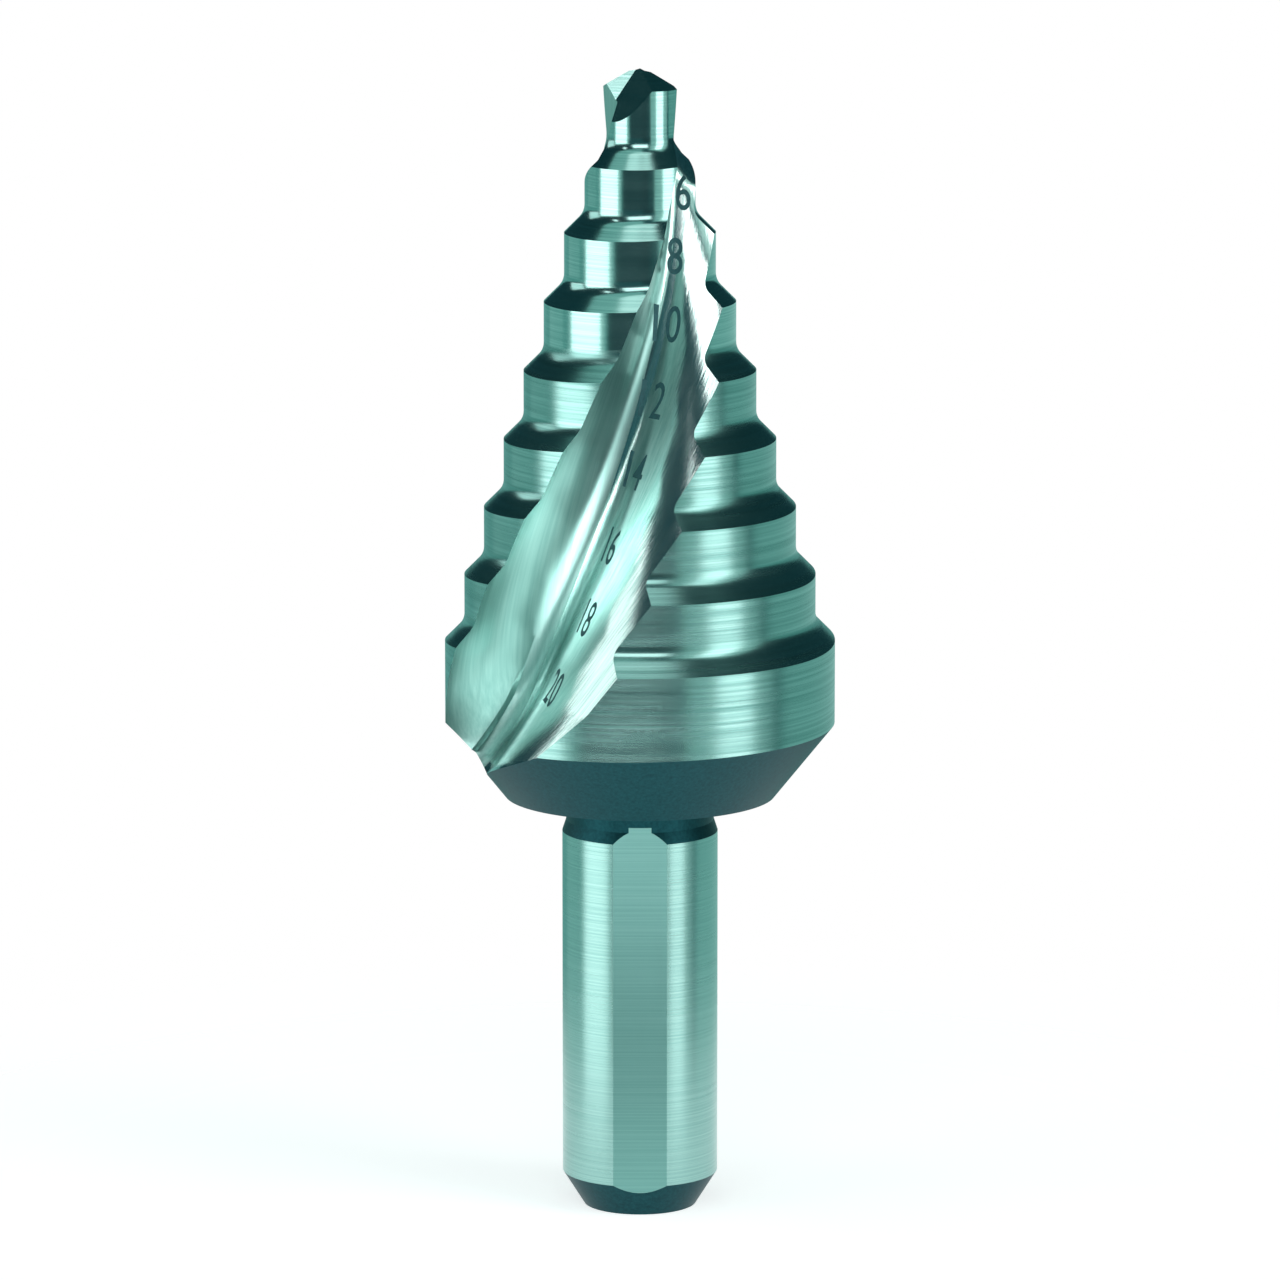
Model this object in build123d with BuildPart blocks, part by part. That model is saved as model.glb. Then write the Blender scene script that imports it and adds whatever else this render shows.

==

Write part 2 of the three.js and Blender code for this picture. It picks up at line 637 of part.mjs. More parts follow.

==

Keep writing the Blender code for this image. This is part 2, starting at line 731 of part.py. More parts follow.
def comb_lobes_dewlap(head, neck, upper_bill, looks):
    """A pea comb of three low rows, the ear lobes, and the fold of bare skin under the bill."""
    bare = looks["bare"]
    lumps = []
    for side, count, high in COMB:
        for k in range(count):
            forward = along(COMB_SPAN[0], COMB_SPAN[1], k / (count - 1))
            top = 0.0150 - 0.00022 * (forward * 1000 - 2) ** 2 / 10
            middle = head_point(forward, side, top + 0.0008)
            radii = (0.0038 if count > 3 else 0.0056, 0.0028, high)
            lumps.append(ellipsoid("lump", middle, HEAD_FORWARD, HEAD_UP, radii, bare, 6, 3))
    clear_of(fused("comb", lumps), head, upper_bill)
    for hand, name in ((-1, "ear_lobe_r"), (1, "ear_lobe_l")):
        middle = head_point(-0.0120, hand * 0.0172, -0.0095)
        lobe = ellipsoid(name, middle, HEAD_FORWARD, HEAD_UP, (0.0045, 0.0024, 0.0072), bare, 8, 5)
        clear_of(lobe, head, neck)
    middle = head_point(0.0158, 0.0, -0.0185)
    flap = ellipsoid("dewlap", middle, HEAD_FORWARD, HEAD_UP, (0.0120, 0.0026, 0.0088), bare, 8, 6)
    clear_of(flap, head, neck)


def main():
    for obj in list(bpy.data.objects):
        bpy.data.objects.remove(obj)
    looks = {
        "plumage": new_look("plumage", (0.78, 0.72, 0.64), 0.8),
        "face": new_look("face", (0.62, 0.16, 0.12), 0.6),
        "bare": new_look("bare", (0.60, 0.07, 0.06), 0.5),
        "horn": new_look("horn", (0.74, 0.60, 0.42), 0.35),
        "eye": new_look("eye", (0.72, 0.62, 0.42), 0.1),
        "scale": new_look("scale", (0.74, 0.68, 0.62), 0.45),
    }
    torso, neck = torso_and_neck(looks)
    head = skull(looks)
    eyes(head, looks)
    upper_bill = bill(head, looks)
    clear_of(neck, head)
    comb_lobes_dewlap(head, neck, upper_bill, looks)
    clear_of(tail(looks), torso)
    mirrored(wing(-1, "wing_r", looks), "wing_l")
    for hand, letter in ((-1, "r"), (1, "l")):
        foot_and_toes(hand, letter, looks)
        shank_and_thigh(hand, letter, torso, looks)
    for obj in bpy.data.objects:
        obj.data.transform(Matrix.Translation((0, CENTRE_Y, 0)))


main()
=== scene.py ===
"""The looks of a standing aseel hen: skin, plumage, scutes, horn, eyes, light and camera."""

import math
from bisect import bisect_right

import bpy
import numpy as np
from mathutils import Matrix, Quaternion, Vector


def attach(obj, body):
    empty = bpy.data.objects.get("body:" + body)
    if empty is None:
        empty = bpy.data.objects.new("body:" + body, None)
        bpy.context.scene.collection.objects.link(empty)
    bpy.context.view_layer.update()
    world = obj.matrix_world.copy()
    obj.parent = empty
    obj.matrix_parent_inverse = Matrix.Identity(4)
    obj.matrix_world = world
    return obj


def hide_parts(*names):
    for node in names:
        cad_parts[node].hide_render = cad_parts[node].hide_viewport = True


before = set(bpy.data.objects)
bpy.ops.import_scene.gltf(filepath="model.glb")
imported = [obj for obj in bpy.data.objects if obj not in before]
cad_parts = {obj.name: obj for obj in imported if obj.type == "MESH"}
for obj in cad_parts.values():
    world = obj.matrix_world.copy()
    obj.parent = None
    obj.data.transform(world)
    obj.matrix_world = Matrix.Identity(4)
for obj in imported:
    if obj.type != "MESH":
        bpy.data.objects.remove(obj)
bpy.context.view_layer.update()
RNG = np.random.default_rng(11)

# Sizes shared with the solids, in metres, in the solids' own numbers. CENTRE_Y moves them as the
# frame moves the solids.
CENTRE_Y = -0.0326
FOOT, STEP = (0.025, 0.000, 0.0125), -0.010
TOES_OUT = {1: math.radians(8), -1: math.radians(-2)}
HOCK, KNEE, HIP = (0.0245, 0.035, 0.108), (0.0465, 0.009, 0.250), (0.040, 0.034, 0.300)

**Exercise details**
Extract exactly the run of lines beginning at the line with "obj.parent = None" and ending at the line with "RNG = np.random.default_rng(11)", including both ends and nothing beyond them.

**Result below**
    obj.parent = None
    obj.data.transform(world)
    obj.matrix_world = Matrix.Identity(4)
for obj in imported:
    if obj.type != "MESH":
        bpy.data.objects.remove(obj)
bpy.context.view_layer.update()
RNG = np.random.default_rng(11)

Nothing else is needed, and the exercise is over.